- Born: Theodora Maude Sweetapple 25 May 1872 Port Adelaide
- Died: 9 October 1972 (aged 100) Leabrook
- Education: Adelaide Children's Hospital
- Occupation: nurse
- Employer(s): District Trained Nursing Society, City of Adelaide ...
- Known for: Early district nurse
- Partner: Mabel Gill

= Dora Sweetapple =

Australian nurse (1872–1972)

Theodora Maude Sweetapple known as Dora Sweetapple (25 May 1872 – 9 October 1972) was an Australian nurse. She was one of the first district nurses and the first woman employed by the City of Adelaide.

==Life==
Sweetapple was born in 1872 in Port Adelaide. Her parents Ann Mapleson (born Mitchell) and William Deane Sweetapple who had a brother born in the UK. Her father was a shipping agent, but he died when she was very young. She was the tenth child and her mother ran a school which she attended. Between 1891 and 1893 she trained as a nurse at Adelaide Children's Hospital where she and Mabel Gill became life-long friends.

The District Trained Nursing Society (DTNS), was inaugurated on 12 July 1894 following 12 months work by a trained nurse, named McLellan, in the Adelaide suburb of Bowden. Sweetapple had already been visiting and nursing people at the suggestion of the local rector. She became the second nurse employed by the DTNS. In her first full year she was paid £30 with £55 for expenses. She took care of over 150 patients making 1612 visits to see them, taking advantage of free bus rides, a bicycle and a ferry crossing.

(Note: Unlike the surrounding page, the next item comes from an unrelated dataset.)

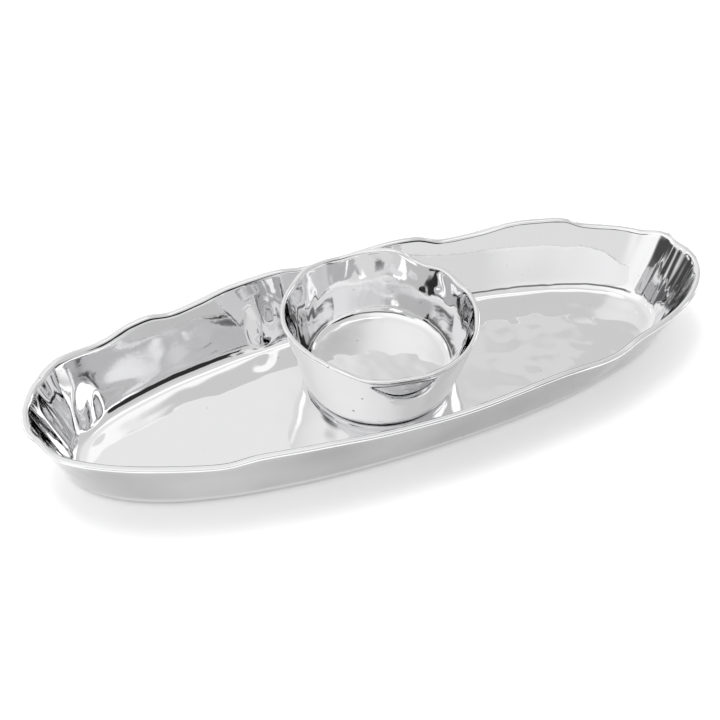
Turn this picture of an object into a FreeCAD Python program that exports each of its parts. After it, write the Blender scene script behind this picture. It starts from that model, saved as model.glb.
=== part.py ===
"""Chip and dip server: a long oval serving tray with a separate round dip bowl that stands in its middle.

Both pieces are polished aluminium castings with a hand-formed rim: the wall flares outwards,
and its lip rises, falls, bulges and pulls in all the way round.

Frame, in millimetres: the origin is the middle of the tray's underside, +X runs along the tray,
+Y across it and +Z up. An angle of 0 degrees looks along +X and turns towards +Y.
"""
import FreeCAD
import Part
import os
from math import cos, hypot, radians, sin

FIX_TOLERANCE = 1e-4

# ---- tray ----
TRAY_LENGTH = 500.0          # over the lip
TRAY_WIDTH = 184.0
TRAY_FOOT_LENGTH = 462.0     # the wall's line carried down to the table
TRAY_FOOT_WIDTH = 141.5
TRAY_RIM_POWER = 2.24        # 2 is an ellipse, more is squarer
TRAY_FOOT_POWER = 2.14
TRAY_WALL = 5.0
TRAY_FLOOR = 4.0
TRAY_OUTER_EDGE = 5.5        # rounding where the wall meets the underside
TRAY_INNER_EDGE = 7.5        # fillet where the wall meets the floor
TRAY_SECTIONS = 200          # upright sections round the oval
TRAY_WALL_POLES = 7          # control points up each side of the wall

# Crests and dips of the tray's lip: angle in degrees, height above the table, bulge outwards.
TRAY_RIM = [
    (0, 55.0, 0.3), (7, 53.5, 0.3), (15, 55.0, 0.8), (26, 51.3, -0.8), (42, 51.8, -0.8),
    (46, 55.5, 1.0), (53, 56.0, 1.2), (58, 55.0, 0.8), (64, 51.3, -0.8), (71.5, 49.5, -1.2),
    (75.5, 55.0, 0.8), (80, 56.0, 0.8), (88, 53.5, 0.3), (97, 52.0, -0.3), (102, 55.3, 0.8),
    (111, 54.3, 0.3), (117, 51.5, -1.0), (122, 50.3, -1.2), (126.5, 54.3, 0.9), (130, 54.3, 0.6),
    (136, 52.0, -0.6), (149, 57.5, 2.2), (159, 56.0, 1.0), (171, 54.5, 0.3), (184, 55.0, 0.0),
    (194, 56.5, -1.5), (204, 54.3, 0.2), (214, 55.0, 0.2), (226, 54.7, 0.3), (237, 52.7, 0.8),
    (243, 55.3, -0.5), (252, 54.7, -0.2), (264, 52.5, 0.6), (273, 51.7, 0.6), (290, 53.9, -0.3),
    (302, 50.1, 1.5), (309, 53.3, -0.4), (324, 52.9, 0.2), (340, 53.7, 0.5), (352, 55.5, 0.3),
]
# How far the foot stands out of its plain oval: angle, bulge.
TRAY_FOOT = [(0, -6.0), (30, -2.0), (60, 0.0), (150, 1.0), (195, -1.0), (228, 2.2), (258, 1.5), (285, 0.0),
             (330, -1.0)]
# How much larger the inner fillet is: angle, extra radius.
TRAY_EDGE = [(0, 0.0), (100, 0.0), (128, 3.5), (160, 3.5), (185, 0.0), (300, 0.0)]

# ---- dip bowl ----
BOWL_CENTRE = (-1.7, 8.5)    # stands a little behind the tray's middle
BOWL_RIM_RADIUS = 69.8       # over the lip
BOWL_LINE_RADIUS = 54.8      # the wall's line carried down to the tray's floor
BOWL_WALL = 3.8
BOWL_FLOOR = 10.0            # inner floor above the foot's underside
BOWL_INNER_EDGE = 9.0        # fillet where the wall meets the inner floor
BOWL_SECTIONS = 96
BOWL_WALL_POLES = 10
FOOT_RING_INNER = 41.5       # the foot ring runs from here out to the wall's rounded bottom edge
FOOT_RECESS = 5.0            # hollow inside the ring

# Crests and dips of the bowl's lip: angle in degrees, height above its foot, bulge outwards.
BOWL_RIM = [
    (0, 57.5, 0.0), (10, 56.5, -0.6), (23, 57.7, 0.0), (38, 55.7, -1.0), (47, 57.3, -0.6),
    (55, 61.5, 0.6), (63, 62.3, 0.8), (93, 60.5, -0.4), (104, 61.7, 0.2), (122, 63.3, 0.8),
    (136, 61.9, 0.1), (165, 62.1, 0.3), (188, 63.3, -0.4), (212, 63.5, -0.8), (228, 61.5, -0.4),
    (240, 59.0, 0.4), (262, 57.5, -1.2), (284, 56.9, 0.6), (300, 56.7, 0.8), (320, 57.3, 0.3),
    (345, 58.8, -0.2),
]
# A thumb-sized hollow pressed into the outside, just under the lip.
DENT_ANGLE, DENT_HALF_ANGLE = 261.0, 19.0
DENT_BELOW_RIM, DENT_HALF_HEIGHT = 8.0, 8.0
DENT_DEPTH, DENT_DEPTH_INSIDE = 2.4, 1.0


def wave(stations, column, angle):
    """Value at an angle on the closed curve through the stations, level at each crest and dip."""
    count = len(stations)
    angle %= 360.0
    first = max(i for i in range(count) if stations[i][0] <= angle)

    def station(i):
        turn, place = divmod(i, count)
        return stations[place][0] + 360.0 * turn, stations[place][column]

    def slope(i):
        (x0, y0), (x1, y1), (x2, y2) = station(i - 1), station(i), station(i + 1)
        before, after = (y1 - y0) / (x1 - x0), (y2 - y1) / (x2 - x1)
        return 0.0 if before * after <= 0 else 2 * before * after / (before + after)

    (x0, y0), (x1, y1) = station(first), station(first + 1)
    span = x1 - x0
    s = (angle - x0) / span
    return (y0 * (1 + 2 * s) * (1 - s) ** 2 + span * slope(first) * s * (1 - s) ** 2
            + y1 * s * s * (3 - 2 * s) - span * slope(first + 1) * s * s * (1 - s))


def oval(length, width, power, angle):
    """Point of a squared-off ellipse."""
    c, s = cos(radians(angle)), sin(radians(angle))
    scale = (abs(c) ** power + abs(s) ** power) ** (-1.0 / power)
    return length / 2 * c * scale, width / 2 * s * scale


def bulged_oval(length, width, power, angle, bulge):
    """Point of the ellipse moved outwards by bulge, and the outward direction there."""
    x0, y0 = oval(length, width, power, angle - 0.5)
    x1, y1 = oval(length, width, power, angle + 0.5)
    run = hypot(x1 - x0, y1 - y0)
    side = ((y1 - y0) / run, (x0 - x1) / run)
    x, y = oval(length, width, power, angle)
    return (x + bulge * side[0], y + bulge * side[1]), side


def upright_section(foot, rim, side, height, base, wall, floor, inner_edge, wall_poles, dents=(None, None)):
    """Control points of one section: the base's (inset, z) pairs, the outside, the lip and the inside.

    An inset is measured inwards from the wall's outer line, which runs from foot to rim.
    """
    def place(inset, z, dent=None):
        s = z / height
        inset += dent(z) if dent else 0.0
        return FreeCAD.Vector(foot[0] + (rim[0] - foot[0]) * s - inset * side[0],
                              foot[1] + (rim[1] - foot[1]) * s - inset * side[1], z)

    top = height - 1.1 * wall
    low_outside, low_inside = base[-1][1], floor + 1.2 * inner_edge
    steps = [i / wall_poles for i in range(1, wall_poles + 1)]
    points = [place(*pair) for pair in base]
    points += [place(0.0, low_outside + (top - low_outside) * s, dents[0]) for s in steps]
    points += [place(-0.02 * wall, height - 0.36 * wall, dents[0]), place(0.05 * wall, height - 0.03 * wall),
               place(0.5 * wall, height + 0.08 * wall),
               place(0.95 * wall, height - 0.03 * wall), place(1.02 * wall, height - 0.36 * wall)]
    points += [place(wall, low_inside + (top - low_inside) * s, dents[1]) for s in reversed(steps)]
    points += [place(wall + inset * inner_edge, floor + rise * inner_edge)
               for inset, rise in ((0, 0.7), (0.08, 0.32), (0.32, 0.08), (0.7, 0), (1.1, 0), (1.5, 0))]
    return points


def tray_section(angle):
    rim, _ = bulged_oval(TRAY_LENGTH, TRAY_WIDTH, TRAY_RIM_POWER, angle, wave(TRAY_RIM, 2, angle))
    foot, side = bulged_oval(TRAY_FOOT_LENGTH, TRAY_FOOT_WIDTH, TRAY_FOOT_POWER, angle,
                             wave(TRAY_FOOT, 1, angle))
    edge = TRAY_OUTER_EDGE
    base = [(1.6 * edge, 0), (1.1 * edge, 0), (0.6 * edge, 0), (0.12 * edge, 0.12 * edge), (0, 0.7 * edge)]
    return upright_section(foot, rim, side, wave(TRAY_RIM, 1, angle), base,
                           TRAY_WALL, TRAY_FLOOR, TRAY_INNER_EDGE + wave(TRAY_EDGE, 1, angle), TRAY_WALL_POLES)


def bowl_dent(angle, height, depth):
    """How far the dent pushes a point of the wall inwards, as a function of its z."""
    across = abs((angle - DENT_ANGLE + 180.0) % 360.0 - 180.0) / DENT_HALF_ANGLE

    def push(z):
        up = abs(z - (height - DENT_BELOW_RIM)) / DENT_HALF_HEIGHT
        away = across ** 2 + up ** 2
        return depth * (1 - away) ** 2 if away < 1 else 0.0
    return push


def bowl_section(angle):
    side = (cos(radians(angle)), sin(radians(angle)))
    foot = tuple(BOWL_LINE_RADIUS * part for part in side)
    rim = tuple((BOWL_RIM_RADIUS + wave(BOWL_RIM, 2, angle)) * part for part in side)
    height = wave(BOWL_RIM, 1, angle)
    profile = [(FOOT_RING_INNER - 5.0, FOOT_RECESS), (FOOT_RING_INNER - 2.5, FOOT_RECESS),
               (FOOT_RING_INNER - 0.5, FOOT_RECESS - 0.5), (FOOT_RING_INNER, 0.5 * FOOT_RECESS),
               (FOOT_RING_INNER + 0.4, 0.4)]
    profile += [(FOOT_RING_INNER + 1.6 + 0.8 * i, 0.0) for i in range(8)]
    base = [(BOWL_LINE_RADIUS - radius, z) for radius, z in profile]
    base += [(4.6, 0.1), (2.4, 1.0), (0.8, 3.0), (0.0, 7.0)]
    dents = (bowl_dent(angle, height, DENT_DEPTH), bowl_dent(angle, height, DENT_DEPTH_INSIDE))
    points = upright_section(foot, rim, side, height, base, BOWL_WALL, BOWL_FLOOR, BOWL_INNER_EDGE,
                             BOWL_WALL_POLES, dents)
    stand = FreeCAD.Vector(BOWL_CENTRE[0], BOWL_CENTRE[1], TRAY_FLOOR)
    return [point + stand for point in points]


def closed_solid(section, count):
    """Solid of one smooth skin through the sections all the way round, with a flat face at each end of them."""
    rows = [section(360.0 * i / count) for i in range(count)]
    spans = len(rows[0]) - 3
    skin = Part.BSplineSurface()
    skin.buildFromPolesMultsKnots(rows, [1] * (count + 1), [4] + [1] * (spans - 1) + [4],
                                  list(range(count + 1)), list(range(spans + 1)), True, False, 3, 3)
    wall = skin.toShape()
    rings = [edge for edge in wall.Edges if edge.isClosed()]
    faces = [wall] + [Part.Face(Part.Wire([ring])) for ring in rings]
    solid = Part.Solid(Part.Shell(faces))
    solid.fix(FIX_TOLERANCE, FIX_TOLERANCE, FIX_TOLERANCE)
    return solid


def report(name, shape):
    box = shape.BoundBox
    print(f"{name}: valid {shape.isValid()}, solids {len(shape.Solids)}, volume {shape.Volume / 1000:.1f} cm3, "
          f"x {box.XMin:.1f}..{box.XMax:.1f}, y {box.YMin:.1f}..{box.YMax:.1f}, z {box.ZMin:.2f}..{box.ZMax:.2f}")


parts = {
    "oval_tray": closed_solid(tray_section, TRAY_SECTIONS),
    "dip_bowl": closed_solid(bowl_section, BOWL_SECTIONS),
}
os.makedirs("parts", exist_ok=True)
for name, shape in parts.items():
    report(name, shape)
    shape.exportStep(f"parts/{name}.step")
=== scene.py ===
"""Looks of the chip and dip server: two polished aluminium castings on a pale table, in metres.

Both castings are rebuilt here from the same rim, foot and section as the CAD model, with finer
ripples, dents and polishing marks than it holds. Shapes are worked out in millimetres first.
"""
import bpy
import numpy as np
from math import atan2, cos, degrees, hypot, pi, radians, sin
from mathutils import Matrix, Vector, noise


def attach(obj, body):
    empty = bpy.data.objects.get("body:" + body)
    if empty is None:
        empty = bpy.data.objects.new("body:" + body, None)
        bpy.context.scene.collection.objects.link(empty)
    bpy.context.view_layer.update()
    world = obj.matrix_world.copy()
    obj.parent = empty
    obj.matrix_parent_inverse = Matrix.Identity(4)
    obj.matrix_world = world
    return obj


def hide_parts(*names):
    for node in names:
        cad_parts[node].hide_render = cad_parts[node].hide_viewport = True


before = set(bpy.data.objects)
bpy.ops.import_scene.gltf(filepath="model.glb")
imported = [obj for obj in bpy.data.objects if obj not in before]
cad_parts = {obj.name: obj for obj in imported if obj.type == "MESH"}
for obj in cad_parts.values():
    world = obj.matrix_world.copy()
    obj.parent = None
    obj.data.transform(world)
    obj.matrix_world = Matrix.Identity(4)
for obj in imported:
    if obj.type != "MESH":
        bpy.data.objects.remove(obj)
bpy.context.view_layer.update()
MM = 0.001

# ---- the shapes, as in the CAD model ----
TRAY_LENGTH, TRAY_WIDTH, TRAY_RIM_POWER = 500.0, 184.0, 2.24
TRAY_FOOT_LENGTH, TRAY_FOOT_WIDTH, TRAY_FOOT_POWER = 462.0, 141.5, 2.14
TRAY_WALL, TRAY_FLOOR, TRAY_OUTER_EDGE, TRAY_INNER_EDGE = 5.0, 4.0, 5.5, 7.5
TRAY_SECTIONS, TRAY_WALL_POLES = 200, 7
BOWL_CENTRE = (-1.7, 8.5)
BOWL_RIM_RADIUS, BOWL_LINE_RADIUS = 69.8, 54.8
BOWL_WALL, BOWL_FLOOR, BOWL_INNER_EDGE = 3.8, 10.0, 9.0
BOWL_SECTIONS, BOWL_WALL_POLES = 96, 10
FOOT_RING_INNER, FOOT_RECESS = 41.5, 5.0
DENT_ANGLE, DENT_HALF_ANGLE, DENT_BELOW_RIM, DENT_HALF_HEIGHT = 261.0, 19.0, 8.0, 8.0
DENT_DEPTH_INSIDE = 1.0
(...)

Thomas Borthwick who became Adelaide's first bacteriologist in 1894 employed her as "city trained nurse" in 1899 and she was the first woman to work for the City of Adelaide.

The Australasian Trained Nurses' Association was founded in 1905 with Sweetapple as a member. In 1906 she and Maude Gill worked at a private hospital which they ran until 1913 when they went to Britain staying there throughout World War One employed by the Order of St John of Jerusalem and the Queen's Institute of District Nursing. Back in Australia after the war, they ran a nursing home and then a boarding house together.

Gill died in 1965 and Sweetapple was herself nursed in an infirmary. She died in Leabrook seven years later. Sweetapple had been able to vote from 1894 when women were first permitted in Adelaide. 125 years later the city celebrated this achievement and Sweetapple was added to the city's honour role.